Wenn wir redliche Gewissenserforschung halten, merken wir, dass diese Neigungen unsere eigenen sind! Hier ist anzumerken, dass sich das heutige Evangelium an die Zuhörer Jesu und an seine Jünger richtete (Mt 23, 1). Ihnen legte er die Tugend der Demut nahe, was ich Einfachheit genannt habe. Einfachheit besteht darin, die eigene Identität nicht aus der Rolle abzuleiten, die man ausfüllt, nicht aus Titeln, die mit dieser Rolle verbunden sind (Mt 23, 8-10). Gerade in der Erfüllung von Leitungsaufgaben in der Kirche, kommt es darauf an, Gott als die höchste Instanz anzuerkennen, Gott den Vater
Tiefe: „Haben wir nicht alle einen Vater?“ (Mal 2, 10; und Mt 23, 9)

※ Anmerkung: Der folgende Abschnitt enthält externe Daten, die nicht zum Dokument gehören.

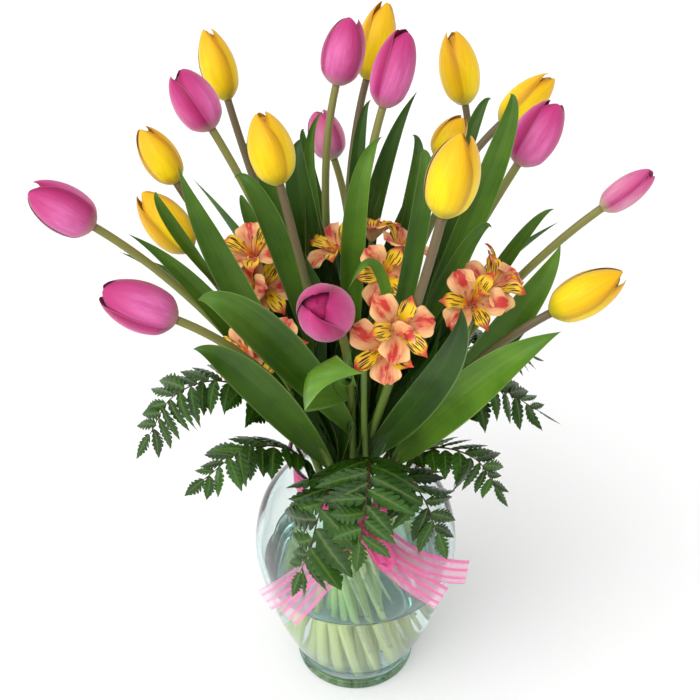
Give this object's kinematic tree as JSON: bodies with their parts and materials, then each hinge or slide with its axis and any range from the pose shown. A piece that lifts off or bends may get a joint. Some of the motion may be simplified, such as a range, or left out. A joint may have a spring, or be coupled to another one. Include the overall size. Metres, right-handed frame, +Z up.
{
  "type": "tulips in a vase",
  "caption": "Cut yellow and pink tulips with peach alstroemeria and fern fronds, standing in water in a clear glass vase with a sheer ribbon tied round its neck.",
  "frame": {"origin": "middle of the vase's flat underside, on the surface it stands on", "axes": "+Z up; -Y towards the front, where the ribbon's knot is; +X to the right seen from the front"},
  "size_m": [0.4451, 0.3815, 0.5752],
  "materials": {
    "clear_glass": "clear, smooth, faint teal in the thick foot",
    "water": "clear still water",
    "tulip_green": "satin leaf with fine lengthwise veins",
    "yellow_petal": "satin petal with fine lengthwise streaks",
    "pink_petal": "satin petal, paler at its base and margins",
    "spray_green": "smooth green stalk",
    "peach_petal": "soft petal, peach and coral, with maroon dashes on yellow",
    "fern_green": "glossy dark leathery leaflets",
    "pink_organza": "sheer organza with satin stripes"
  },
  "bodies": {
    "root": {"tulip_yellow_1_stem": "tulip_green", "tulip_yellow_1_bloom": "yellow_petal", "tulip_yellow_2_stem": "tulip_green", "tulip_yellow_2_bloom": "yellow_petal", "tulip_yellow_3_stem": "tulip_green", "tulip_yellow_3_bloom": "yellow_petal", "tulip_yellow_4_stem": "tulip_green", "tulip_yellow_4_bloom": "yellow_petal", "tulip_yellow_5_stem": "tulip_green", "tulip_yellow_5_bloom": "yellow_petal", "tulip_yellow_6_stem": "tulip_green", "tulip_yellow_6_bloom": "yellow_petal", "tulip_yellow_7_stem": "tulip_green", "tulip_yellow_7_bloom": "yellow_petal", "tulip_yellow_8_stem": "tulip_green", "tulip_yellow_8_bloom": "yellow_petal", "tulip_yellow_9_stem": "tulip_green", "tulip_yellow_9_bloom": "yellow_petal", "tulip_yellow_10_stem": "tulip_green", "tulip_yellow_10_bloom": "yellow_petal", "tulip_pink_1_stem": "tulip_green", "tulip_pink_1_bloom": "pink_petal", "tulip_pink_2_stem": "tulip_green", "tulip_pink_2_bloom": "pink_petal", "tulip_pink_3_stem": "tulip_green", "tulip_pink_3_bloom": "pink_petal", "tulip_pink_4_stem": "tulip_green", "tulip_pink_4_bloom": "pink_petal", "tulip_pink_5_stem": "tulip_green", "tulip_pink_5_bloom": "pink_petal", "tulip_pink_6_stem": "tulip_green", "tulip_pink_6_bloom": "pink_petal", "tulip_pink_7_stem": "tulip_green", "tulip_pink_7_bloom": "pink_petal", "tulip_pink_8_stem": "tulip_green", "tulip_pink_8_bloom": "pink_petal", "tulip_pink_9_stem": "tulip_green", "tulip_pink_9_bloom": "pink_petal", "alstroemeria_front_stem": "spray_green", "alstroemeria_front_blooms": "peach_petal", "alstroemeria_right_stem": "spray_green", "alstroemeria_right_blooms": "peach_petal", "alstroemeria_back_stem": "spray_green", "alstroemeria_back_blooms": "peach_petal", "alstroemeria_left_stem": "spray_green", "alstroemeria_left_blooms": "peach_petal", "alstroemeria_low_left_stem": "spray_green", "alstroemeria_low_left_blooms": "peach_petal", "fern_left": "fern_green", "fern_left_low": "fern_green", "fern_front_left": "fern_green", "fern_front": "fern_green", "fern_front_right": "fern_green", "fern_right_low": "fern_green", "fern_right": "fern_green", "fern_right_back": "fern_green", "fern_back": "fern_green", "vase": "clear_glass", "water": "water", "ribbon": "pink_organza"}
  },
  "joints": []
}
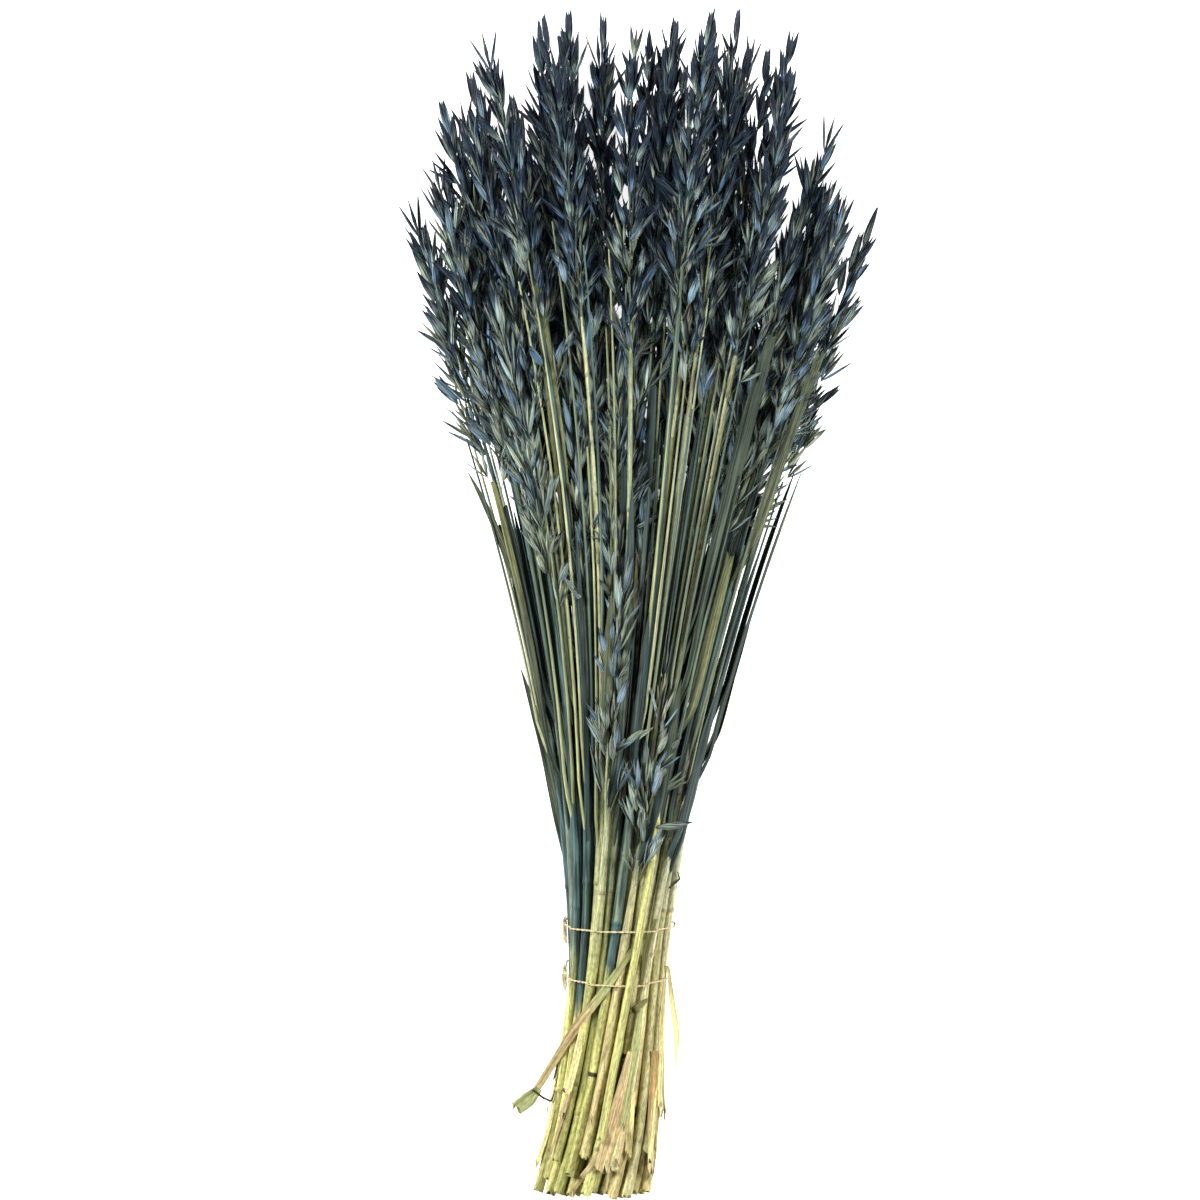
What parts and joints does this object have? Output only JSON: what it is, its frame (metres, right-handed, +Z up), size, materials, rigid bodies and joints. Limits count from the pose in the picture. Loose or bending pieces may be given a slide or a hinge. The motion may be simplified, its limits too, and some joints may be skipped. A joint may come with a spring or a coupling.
{
  "type": "dried oat bunch",
  "caption": "Bunch of dyed dried oats lying flat: hollow straw culms with leaf blades fan out to slender heads of pointed spikelets, bound near the cut foot by thin strings.",
  "frame": {"origin": "centre of the bounding box's underside, on the surface on which the bunch lies", "axes": "+Y along the bunch from the cut foot to the tips of the heads, +Z up from the surface, and +X to the right for an eye above the bunch that has the heads ahead"},
  "size_m": [0.258, 0.6494, 0.0997],
  "materials": {
    "oat": "matte dried plant, dyed blue-black at the heads and fading to pale straw at the foot",
    "twine": "matte, thin natural fibre string"
  },
  "bodies": {
    "root": {"stem_01": "oat", "stem_02": "oat", "stem_03": "oat", "stem_04": "oat", "stem_05": "oat", "stem_06": "oat", "stem_07": "oat", "stem_08": "oat", "stem_09": "oat", "stem_10": "oat", "stem_11": "oat", "stem_12": "oat", "stem_13": "oat", "stem_14": "oat", "stem_15": "oat", "stem_16": "oat", "stem_17": "oat", "stem_18": "oat", "stem_19": "oat", "stem_20": "oat", "stem_21": "oat", "stem_22": "oat", "stem_23": "oat", "stem_24": "oat", "stem_25": "oat", "stem_26": "oat", "stem_27": "oat", "stem_28": "oat", "stem_29": "oat", "stem_30": "oat", "stem_31": "oat", "stem_32": "oat", "stem_33": "oat", "stem_34": "oat", "stem_35": "oat", "stem_36": "oat", "stem_37": "oat", "stem_38": "oat", "stem_39": "oat", "stem_40": "oat", "stem_41": "oat", "stem_42": "oat", "stem_43": "oat", "stem_44": "oat", "stem_45": "oat", "stem_46": "oat", "stem_47": "oat", "stem_48": "oat", "stem_49": "oat", "stem_50": "oat", "stem_51": "oat", "stem_52": "oat", "stem_53": "oat", "stem_54": "oat", "stem_55": "oat", "stem_56": "oat", "tie_upper": "twine", "tie_lower": "twine"}
  },
  "joints": []
}
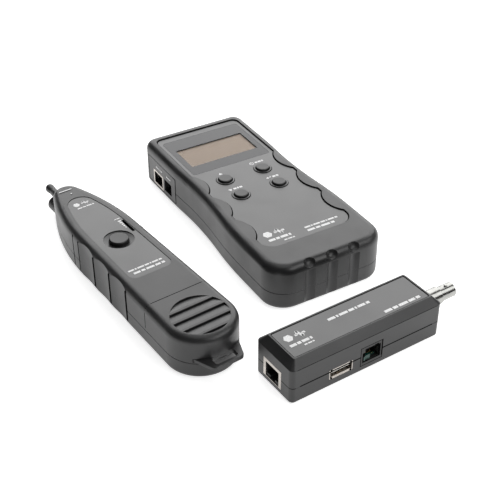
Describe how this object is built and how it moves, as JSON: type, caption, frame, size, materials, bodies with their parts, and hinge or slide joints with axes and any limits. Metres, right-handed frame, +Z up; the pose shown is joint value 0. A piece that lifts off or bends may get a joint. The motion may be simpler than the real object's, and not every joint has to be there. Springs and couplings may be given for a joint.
{
  "type": "cable tester kit",
  "caption": "Handheld cable tester with display and keys, a pen-shaped tone probe with grille and thumbwheel, and a small box-shaped remote with network, USB, phone and coaxial jacks.",
  "frame": {"origin": "centre of the main tester's base, on the surface that all three units lie on", "axes": "+Z up from the surface, +Y along the main tester towards its display end, +X to its right; the probe lies to its left and the remote in front of its grip end"},
  "size_m": [0.1839, 0.2691, 0.033],
  "materials": {
    "battery_jacket": "plain painted jacket",
    "black_plastic": "black moulded",
    "bright_metal": "stamped tinned sheet",
    "chrome": "nickel plated",
    "circuit_board": "solder mask",
    "display_glass": "reflective display, off",
    "face_plate": "smooth satin plate",
    "gold_contact": "gold plated",
    "key_plastic": "satin moulded keys",
    "lamp_lens": "clear moulded lens",
    "membrane_rubber": "soft silicone",
    "screw_steel": "zinc plated",
    "shell_plastic": "fine moulded satin texture",
    "smoked_window": "smoked glossy pane",
    "speaker_metal": "painted cone and frame",
    "tip_plastic": "satin moulded",
    "white_insulator": "turned plastic"
  },
  "bodies": {
    "main_tester": {"main_back_shell": "shell_plastic", "main_battery": "battery_jacket", "main_battery_snap": "black_plastic", "main_circuit_board": "circuit_board", "main_coax_jack_barrel": "chrome", "main_coax_jack_insulator": "white_insulator", "main_coax_jack_socket": "gold_contact", "main_faceplate": "face_plate", "main_front_shell": "shell_plastic", "main_key_membrane": "membrane_rubber", "main_lcd": "display_glass", "main_lcd_holder": "black_plastic", "main_network_jack_contacts": "gold_contact", "main_network_jack_insert": "black_plastic", "main_network_jack_shield": "bright_metal", "main_phone_jack_body": "black_plastic", "main_phone_jack_contacts": "gold_contact", "main_port_panel": "shell_plastic", "main_screws": "screw_steel", "main_usb_socket_shell": "bright_metal", "main_usb_socket_tongue": "white_insulator", "main_window": "smoked_window"},
    "probe": {"probe_battery": "battery_jacket", "probe_battery_snap": "black_plastic", "probe_bottom_shell": "shell_plastic", "probe_button_switch": "black_plastic", "probe_circuit_board": "circuit_board", "probe_faceplate": "face_plate", "probe_lamp": "lamp_lens", "probe_lamp_hood": "black_plastic", "probe_lanyard_loop": "shell_plastic", "probe_screws": "screw_steel", "probe_speaker": "speaker_metal", "probe_tail_cover": "shell_plastic", "probe_tip": "tip_plastic", "probe_top_shell": "shell_plastic", "probe_volume_control": "black_plastic"},
    "remote": {"remote_bottom_shell": "shell_plastic", "remote_circuit_board": "circuit_board", "remote_coax_jack_barrel": "chrome", "remote_coax_jack_insulator": "white_insulator", "remote_coax_jack_socket": "gold_contact", "remote_faceplate": "face_plate", "remote_network_jack_contacts": "gold_contact", "remote_network_jack_insert": "black_plastic", "remote_network_jack_shield": "bright_metal", "remote_phone_jack_body": "black_plastic", "remote_phone_jack_contacts": "gold_contact", "remote_screws": "screw_steel", "remote_top_shell": "shell_plastic", "remote_usb_socket_shell": "bright_metal", "remote_usb_socket_tongue": "white_insulator"},
    "up_key": {"main_key_up": "key_plastic"},
    "down_key": {"main_key_down": "key_plastic"},
    "power_key": {"main_key_power": "key_plastic"},
    "enter_key": {"main_key_enter": "key_plastic"},
    "main_door": {"main_battery_door": "shell_plastic"},
    "probe_trigger": {"probe_button": "key_plastic"},
    "probe_wheel": {"probe_thumbwheel": "black_plastic"},
    "probe_door": {"probe_battery_door": "shell_plastic"}
  },
  "joints": [
    {"name": "up_press", "type": "slide", "parent": "main_tester", "child": "up_key", "axis": [0, 0, -1], "range_m": [0, 0.0008], "stiffness_N_per_m": 600, "springref_m": -0.0005},
    {"name": "down_press", "type": "slide", "parent": "main_tester", "child": "down_key", "axis": [0, 0, -1], "range_m": [0, 0.0008], "stiffness_N_per_m": 600, "springref_m": -0.0005},
    {"name": "power_press", "type": "slide", "parent": "main_tester", "child": "power_key", "axis": [0, 0, -1], "range_m": [0, 0.0008], "stiffness_N_per_m": 600, "springref_m": -0.0005},
    {"name": "enter_press", "type": "slide", "parent": "main_tester", "child": "enter_key", "axis": [0, 0, -1], "range_m": [0, 0.0008], "stiffness_N_per_m": 600, "springref_m": -0.0005},
    {"name": "main_door_tilt", "type": "hinge", "parent": "main_tester", "child": "main_door", "pos_m": [0, -0.0263, 0.0013], "axis": [1, 0, 0], "range_deg": [0, 75]},
    {"name": "probe_lift", "type": "slide", "parent": "main_tester", "child": "probe", "axis": [0, 0, 1], "range_m": [0, 0.12]},
    {"name": "remote_lift", "type": "slide", "parent": "main_tester", "child": "remote", "axis": [0, 0, 1], "range_m": [0, 0.12]},
    {"name": "probe_button_press", "type": "slide", "parent": "probe", "child": "probe_trigger", "axis": [0, 0, -1], "range_m": [0, 0.001], "stiffness_N_per_m": 800, "springref_m": -0.0005},
    {"name": "thumbwheel_turn", "type": "hinge", "parent": "probe", "child": "probe_wheel", "pos_m": [-0.09207, 0.00305, 0.0222], "axis": [0, 0, 1], "range_deg": [0, 270]},
    {"name": "probe_door_tilt", "type": "hinge", "parent": "probe", "child": "probe_door", "pos_m": [-0.10416, -0.0119, 0.0013], "axis": [0.9959, 0.0906, 0], "range_deg": [0, 75]}
  ]
}
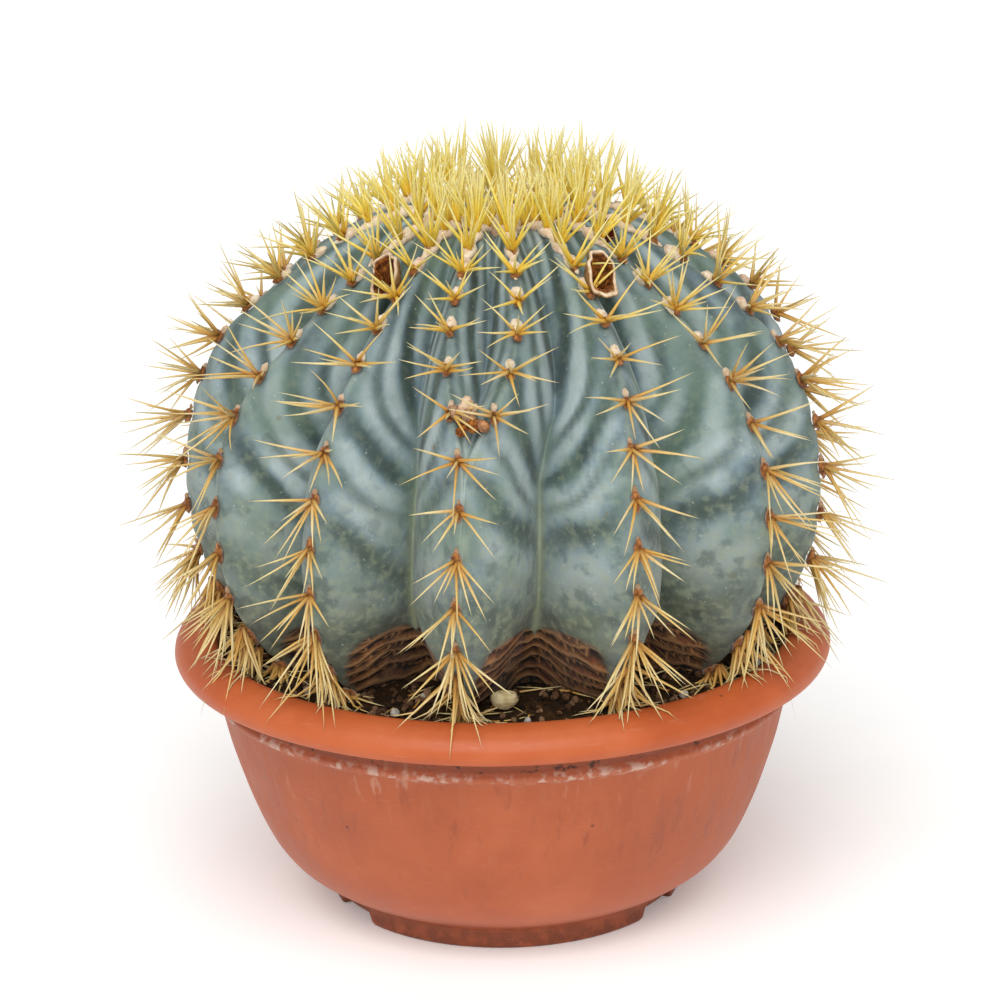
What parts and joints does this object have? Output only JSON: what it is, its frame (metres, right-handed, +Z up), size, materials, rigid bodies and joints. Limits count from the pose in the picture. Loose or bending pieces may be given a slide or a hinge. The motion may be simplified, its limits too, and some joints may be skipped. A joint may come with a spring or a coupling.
{
  "type": "potted round cactus",
  "caption": "Round ribbed cactus with rows of stiff yellow spines, growing in soil in a wide terracotta-coloured bowl.",
  "frame": {"origin": "the bowl's axis at the plane of its foot, which is where the object stands", "axes": "+Z up along the bowl's axis; -Y is the front, where the forked rib is; +X is to the right seen from the front"},
  "size_m": [0.3441, 0.3373, 0.3562],
  "materials": {
    "bowl_plastic": "terracotta-coloured moulded plastic, satin on the rim, with faint upright streaks, dust and lime marks under the rim",
    "potting_soil": "dark brown crumbly peat with bark fibre and pale crumbs, matt",
    "stem_skin": "blue-green waxy skin with a grey bloom, oblique growth folds, and brown cork at the base",
    "spine_horn": "golden yellow horn, orange-brown at the base and dull at the tip, on small pads of pale felt",
    "crown_felt": "dense cream felt with bright lemon-yellow young spines",
    "dried_skin": "dry, wrinkled brown fruit and flower remains",
    "pale_stone": "rough beige stone",
    "perlite_white": "porous off-white crumb"
  },
  "bodies": {
    "root": {"bowl": "bowl_plastic", "soil": "potting_soil", "cactus_stem": "stem_skin", "spine_row_01": "spine_horn", "spine_row_02": "spine_horn", "spine_row_03": "spine_horn", "spine_row_04": "spine_horn", "spine_row_05": "spine_horn", "spine_row_06": "spine_horn", "spine_row_07": "spine_horn", "spine_row_08": "spine_horn", "spine_row_09": "spine_horn", "spine_row_10": "spine_horn", "spine_row_11": "spine_horn", "spine_row_12": "spine_horn", "spine_row_13": "spine_horn", "spine_row_14": "spine_horn", "crown_wool": "crown_felt", "dried_fruit_left": "dried_skin", "dried_fruit_right": "dried_skin", "dried_bud_in_fork": "dried_skin", "dried_flower": "dried_skin", "stone": "pale_stone", "perlite_1": "perlite_white", "perlite_2": "perlite_white", "perlite_3": "perlite_white", "perlite_4": "perlite_white", "perlite_5": "perlite_white", "perlite_6": "perlite_white"}
  },
  "joints": []
}
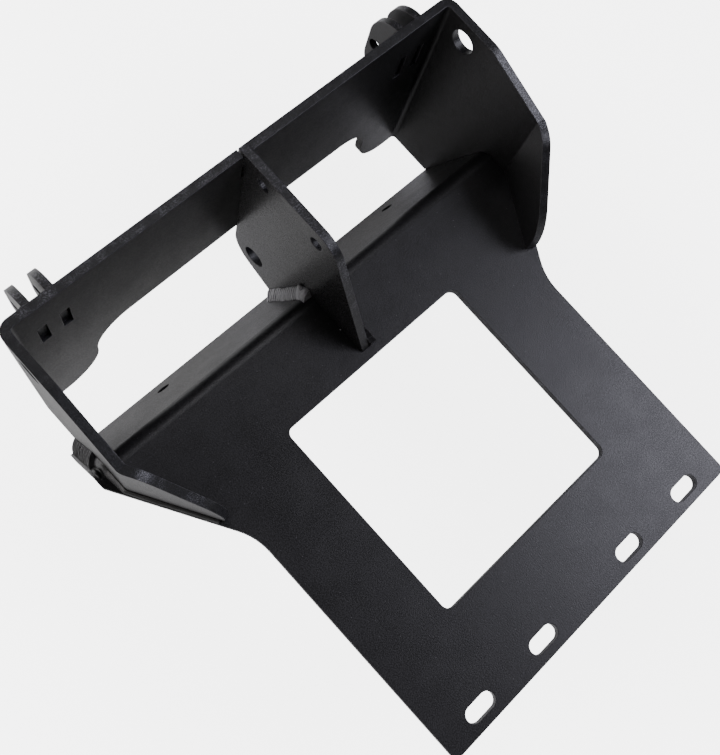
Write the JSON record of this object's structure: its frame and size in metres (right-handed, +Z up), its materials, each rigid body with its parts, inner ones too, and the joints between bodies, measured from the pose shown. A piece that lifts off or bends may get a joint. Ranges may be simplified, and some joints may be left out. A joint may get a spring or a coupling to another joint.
{
  "type": "plow mounting plate",
  "caption": "Black welded steel mount: slotted base plate with a square window and bent front flange, wrap-around bracket with pin holes, centre gusset and clevis ears.",
  "frame": {"origin": "centre of the slot line on the base plate's upper face", "axes": "+X to the right along the slot line, +Y from the slots towards the front plate and its clevis ears, +Z up out of the base plate's upper face"},
  "size_m": [0.3904, 0.403, 0.1826],
  "materials": {
    "black_coat": "satin black powder coat over steel plate",
    "weld_coat": "satin black powder coat over weld beads"
  },
  "bodies": {
    "root": {"base_plate": "black_coat", "wrap_bracket": "black_coat", "centre_gusset": "black_coat", "ear_outer_left": "black_coat", "ear_inner_left": "black_coat", "ear_inner_right": "black_coat", "ear_outer_right": "black_coat", "arm_beads_left": "weld_coat", "arm_beads_right": "weld_coat", "gusset_beads": "weld_coat", "ear_beads": "weld_coat"}
  },
  "joints": []
}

Die Tugend der Demut oder Einfachheit ist wünschenswert. Ich wünsche sie mir, aber sie stellt sich nicht so leicht ein. Was kann ich tun? Die heutige erste Lesung lädt ein, sich auf den Bund mit Gott, auf die Beziehung mit Gott dem Vater zu konzentrieren. Indem wir uns Gott demütig unterordnen, verwirklichen wir die Bestimmung unseres wahren Selbst, wie wir es in der Tiefe unseres Herzens wahrnehmen. Und damit sind wir auch zu Mitgefühl für andere in der Lage.
Indem ich in aller Tiefe wahrnehme, dass wir alle einen Vater im Himmel haben, gebe ich meine kleinlichen Ansprüche auf. In der tiefen Realisation, dass mein Selbstwert in Gott begründet ist, bin ich bereit, meine persönlichen Schutzzäune abzubrechen, die meine Unsicherheiten abschirmen sollen. In der tiefen Empfindung, dass ich von Gott geliebt bin, werde ich fähig zu einem tiefen Mitgefühl mit anderen.
Das ist die Gute Nachricht, Gottes Gute Nachricht (1 Thess 2, 9), die wir in der heutigen zweiten Lesung gehört haben. Ich kann demütig sein, weil ich tief gegründet bin. Unsere Christliche Kirche kann einfach sein, weil sie in Gott gegründet ist. Ist das nicht der einzige Grund für die Existenz der Kirche, dieses Evangelium Gottes weiter zu geben?: Wir alle haben einen einzigen Vater!